Saudi shipper Bahri targets acquisitions in Asia, Middle East – CEO

Bahri is the world’s largest owner and operator of very large crude carriers (VLCCs)

Saudi Arabia’s Bahri is targeting acquisitions in Asia and the Middle East as the exclusive oil shipper for state energy giant Saudi Aramco seeks to expand its reach, the chief executive said on Wednesday.

Bahri is the world’s largest owner and operator of very large crude carriers (VLCCs). Saudi sovereign wealth fund the Public Investment Fund (PIF) owns 22 per cent of the company and Aramco has a 20 per cent stake.

“We are looking at multiple acquisitions in the Middle East and Asia worth tens of millions of dollars,” Bahri CEO Abdullah Aldubaikhi told Reuters.

“We want to tap into a new area related to the maritime sector by acquiring companies offering services that are not currently available within Bahri’s portfolio,” he said, without specifying what services would be added.

The company aimed to buy a listed firm in Asia in a deal that would probably be completed in the third quarter of 2019, he said, without elaborating.

Bahri transports Saudi Aramco’s VLCC cargoes on a cost, insurance and freight (CIF) basis, making it the world’s busiest oil shipper.

It transports crude oil, chemicals and dry bulk.

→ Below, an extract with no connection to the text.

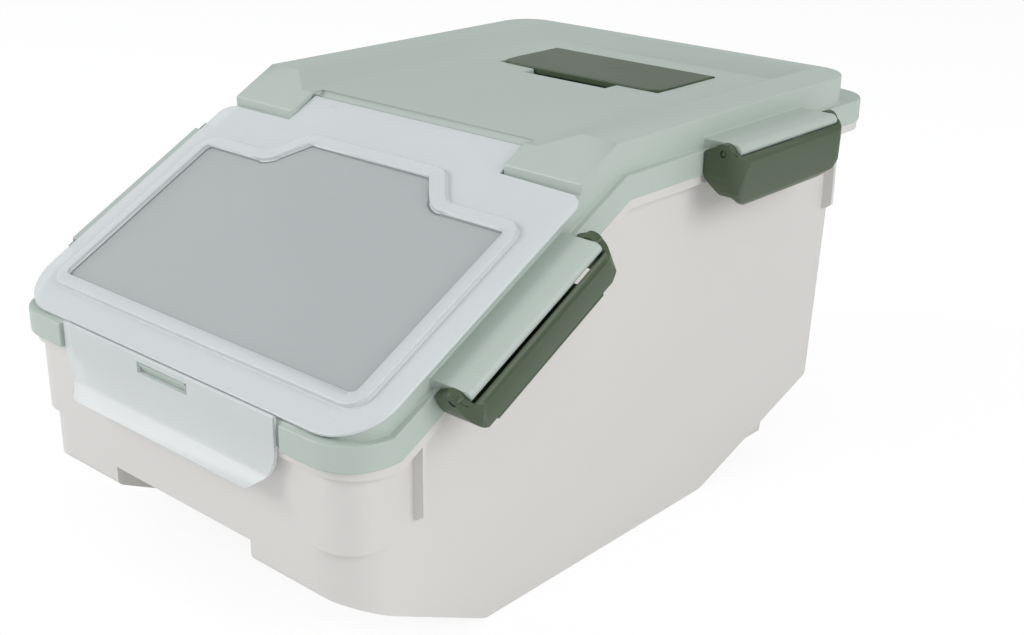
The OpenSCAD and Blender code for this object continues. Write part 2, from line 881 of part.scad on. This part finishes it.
module latch(length, drop) {
    total = length + 2 * (arm_w + rest_gap);
    boss_r = boss_d / 2;
    difference() {
        intersection() {
            union() {
                rotate([90, 0, 0])
                    linear_extrude(height = total, center = true)
                        polygon(concat(latch_face(drop), [[panel_in - panel_lean - 2, -drop]]));
                box(hook_tip, panel_in - 1, -length / 2 + 8, length / 2 - 8, hook_top - hook_t, hook_top);
                for (end = [-1, 1])
                    translate([0, end * (total - arm_w) / 2, 0])
                        rotate([90, 0, 0])
                            linear_extrude(height = arm_w, center = true)
                                union() {
                                    translate([pivot_x, pivot_h])
                                        circle(r = boss_r, $fn = 64);
                                    polygon(concat(latch_face(drop),
                                        [[pivot_x, pivot_h + boss_r], [half_w + swing_gap + 0.2, pivot_h],
                                         [half_w + swing_gap, -0.5], [panel_in - panel_lean - 3, -drop]]));
                                }
            }
            across()
                polygon(rounded(
                    [[-total / 2, -drop], [total / 2, -drop],
                     [total / 2, pivot_h + boss_r + 1], [-total / 2, pivot_h + boss_r + 1]],
                    [panel_r, panel_r, 0, 0]));
            translate([0, 0, -far / 2])
                linear_extrude(height = far)
                    polygon(rounded(
                        [[hook_tip, -total / 2], [panel_out, -total / 2],
                         [panel_out, total / 2], [hook_tip, total / 2]],
                        [0, latch_plan_r, latch_plan_r, 0]));
        }
        pin_bores(total, latch_pin_d + 2 * run_fit, arm_w + 1);
    }
}

module latch_pins(length) {
    for (end = [-1, 1])
        translate([pivot_x, end * (length / 2 + (arm_w - pin_seat) / 2), pivot_h])
            rotate([90, 0, 0])
                cylinder(h = arm_w + pin_seat - 0.4, d = latch_pin_d, center = true, $fn = 48);
}

module dark() {
    color([0.36, 0.42, 0.35])
        children();
}

module steel() {
    color([0.62, 0.64, 0.62])
        children();
}

module mirrored() {
    mirror([1, 0, 0])
        children();
}

module front_right_latch() { dark() at_front() latch(front_shelf_l, front_drop); }
module front_left_latch() { mirrored() dark() at_front() latch(front_shelf_l, front_drop); }
module rear_right_latch() { dark() at_rear() latch(rear_shelf_l, rear_drop); }
module rear_left_latch() { mirrored() dark() at_rear() latch(rear_shelf_l, rear_drop); }
module front_right_latch_pins() { steel() at_front() latch_pins(front_shelf_l); }
module front_left_latch_pins() { mirrored() steel() at_front() latch_pins(front_shelf_l); }
module rear_right_latch_pins() { steel() at_rear() latch_pins(rear_shelf_l); }
module rear_left_latch_pins() { mirrored() steel() at_rear() latch_pins(rear_shelf_l); }

// Carry handle: a plate that lies in its bay and folds up about its rear edge
module carry_handle() {
    dark()
        difference() {
            union() {
                translate([0, 0, handle_low])
                    linear_extrude(height = handle_t)
                        polygon(rounded(
                            [[-handle_w / 2, handle_front], [handle_w / 2, handle_front],
                             [handle_w / 2, handle_pivot_y], [-handle_w / 2, handle_pivot_y]],
                            [9, 9, 0, 0]));
                translate([0, handle_pivot_y, handle_pivot_z])
                    rotate([0, 90, 0])
                        cylinder(h = handle_w, d = handle_t, center = true, $fn = 48);
            }
            for (side = [-1, 1])
                translate([side * handle_w / 2, handle_pivot_y, handle_pivot_z])
                    rotate([0, 90, 0])
                        cylinder(h = 14, d = handle_pin_d + 2 * run_fit, center = true, $fn = 32);
        }
}

module handle_pins() {
    steel()
        for (side = [-1, 1])
            translate([side * handle_w / 2, handle_pivot_y, handle_pivot_z])
                rotate([0, 90, 0])
                    cylinder(h = 11.6, d = handle_pin_d, center = true, $fn = 32);
}

// Measuring cup: tapered, with one flat side and a thin tab, stored on the bin's floor
module cup_form(inset) {
    intersection() {
        translate([0, 0, inset])
            cylinder(h = cup_h, d1 = cup_base_d - 2 * inset, d2 = cup_d - 2 * inset, $fn = 72);
        box(-far / 2, cup_flat - inset, -far / 2, far / 2, 0, far);
    }
}

module measuring_cup() {
    color([0.88, 0.90, 0.91, 0.5])
        translate([cup_x, front_y + cup_y, wall_t + rest_gap])
            rotate([0, 0, 90])
                difference() {
                    union() {
                        cup_form(0);
                        box(-cup_d / 2 - tab_l, -cup_d / 2 + 4, -tab_w / 2, tab_w / 2, cup_h - 1.8, cup_h);
                    }
                    cup_form(cup_t);
                }
}

placed() bin_body();
placed() cover();
placed() cover_seal();
placed() flip_lid();
placed() lid_seal();
placed() lid_hinge_pins();
placed() lock_flap();
placed() front_right_latch();
placed() front_left_latch();
placed() rear_right_latch();
placed() rear_left_latch();
placed() front_right_latch_pins();
placed() front_left_latch_pins();
placed() rear_right_latch_pins();
placed() rear_left_latch_pins();
placed() carry_handle();
placed() handle_pins();
placed() measuring_cup();
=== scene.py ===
import math

import bpy
from bpy.props import FloatProperty, FloatVectorProperty, PointerProperty
from mathutils import Matrix, Vector


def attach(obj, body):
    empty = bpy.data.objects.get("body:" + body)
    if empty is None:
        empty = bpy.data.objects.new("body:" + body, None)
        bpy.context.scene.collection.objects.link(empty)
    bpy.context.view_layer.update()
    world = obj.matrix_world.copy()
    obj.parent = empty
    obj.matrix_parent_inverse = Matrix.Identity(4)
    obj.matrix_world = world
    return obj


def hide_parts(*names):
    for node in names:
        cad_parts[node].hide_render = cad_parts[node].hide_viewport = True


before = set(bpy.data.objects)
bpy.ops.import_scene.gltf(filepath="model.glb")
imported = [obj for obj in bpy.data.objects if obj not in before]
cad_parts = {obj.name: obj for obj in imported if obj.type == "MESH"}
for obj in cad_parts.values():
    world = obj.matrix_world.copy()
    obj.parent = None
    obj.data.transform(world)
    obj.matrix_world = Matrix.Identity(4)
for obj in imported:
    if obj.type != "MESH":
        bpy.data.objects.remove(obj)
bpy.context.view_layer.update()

bl_info = {
    "name": "Rice bin with flip lid",
    "version": (1, 0, 0),
    "blender": (4, 5, 0),
    "location": "View3D > Sidebar > Rice bin",
    "description": "Dresses the sloped-front rice bin: body, cover, lid, latches, handle and studio",
    "category": "Object",
}

# Lid: its tilt, and the direction that its top faces
SLOPE = math.radians(28)
LID_UP = Vector((0, -math.sin(SLOPE), math.cos(SLOPE)))

# Merging a node's loose triangles: how near two corners and how level two faces are
MERGE_DISTANCE = 0.00006
MERGE_ANGLE = math.radians(1.2)

# Rounding: the bend of a sharp edge, the room that it needs in radii, the share of that
# room below which it stays sharp, the least room that is counted, the room in radii at a
# corner with no other edges, and the cosine of two edges that run straight on
SHARP_ANGLE = math.radians(32)
NEEDED_ROOM = 2.3
LEAST_SHARE = 0.9
LEAST_ROOM = 0.00002
OPEN_ROOM = 4
STRAIGHT_ON = -0.85

# Edge radii against the common one, the latch pins' own radius, and the rubber's grain
THIN_SHARE = 0.8
LATCH_SHARE = 1.3
PIN_ROUND = 0.0003
RUBBER_GRAIN = 1.5

# Shading: the bend up to which faces shade as one, and how much the wide ones lead
SMOOTH_ANGLE = math.radians(40)
WIDE_LEAD = 80

# Lid's sheet: how squarely its faces look along LID_UP, the same once the painted shade line is
# set in, the height steps in a metre that sort faces into levels, and the lid's materials: frost,
# sheet, and the painted shade line, a darker band for the shade where the raised frame steps down
SQUARE_ON = 0.9999
NEARLY_SQUARE_ON = 0.999
LEVELS_PER_METRE = 2000
FROST, SHEET, SHADE_LINE = range(3)

# Plastic: detail of its clouds and grain, the clouds' range that carries the tone, how far
# the roughness goes down and up, depth of the grain, refraction, and the coat's roughness
CLOUD_DETAIL = 3
GRAIN_DETAIL = 2
CLOUD_LOW, CLOUD_HIGH = 0.15, 0.85
SMOOTHER, ROUGHER = 0.05, 0.06
GRAIN_DEPTH = 0.0002
PLASTIC_IOR = 1.49
COAT_ROUGHNESS = 0.12

# Camera: its angles, target, distance and focal length in pixels, all found by fitting
# the bin's straight edges in the photograph
CAMERA_TURN = math.radians(41.392)
CAMERA_TILT = math.radians(21.665)
CAMERA_ROLL = math.radians(0.796)
CAMERA_TARGET = Vector((0.023713, 0.035867, 0.090380))
CAMERA_DISTANCE = 0.79174
FOCAL_PIXELS = 1455.3
PHOTO_WIDTH = 1024
SENSOR_WIDTH = 36
NEAREST, FARTHEST = 0.02, 60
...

It also offers ship management services. In 2014 it merged with the former shipping arm of Aramco, Vela Marine International.

Acquisitions in the pipeline will be financed from the company’s own funds and banking finance, Aldubaikhi said.

The company, which has 45 VLCCs, plans to add 15 more to its fleet through a $1.5bn investment fund it launched in 2017 with Arab Petroleum Investments Corp (APICORP).

The APICORP Bahri Oil Shipping Fund (ABOSF) will raise $1.5bn in three stages raising $500m each time. APICORP will contribute 85 per cent of the funds and Bahri the rest.

The first $500m phase would be raised in the first quarter of 2019 and the second tranche would probably be completed in the second quarter of 2020, Aldubaikhi said.

Bahri reported a 34.4 per cent increase in third quarter net profit to SAR81.3m ($22.7m) after zakat and tax, versus SAR60.5m a year earlier.

“We are expanding and growing, and although the shipping industry is cyclical, I think it has bottomed out in 2018,” Aldubaikhi said. “The cycle of the shipping industry in 2019 will improve, and the years 2020 and 2021 will be the golden years for this industry.”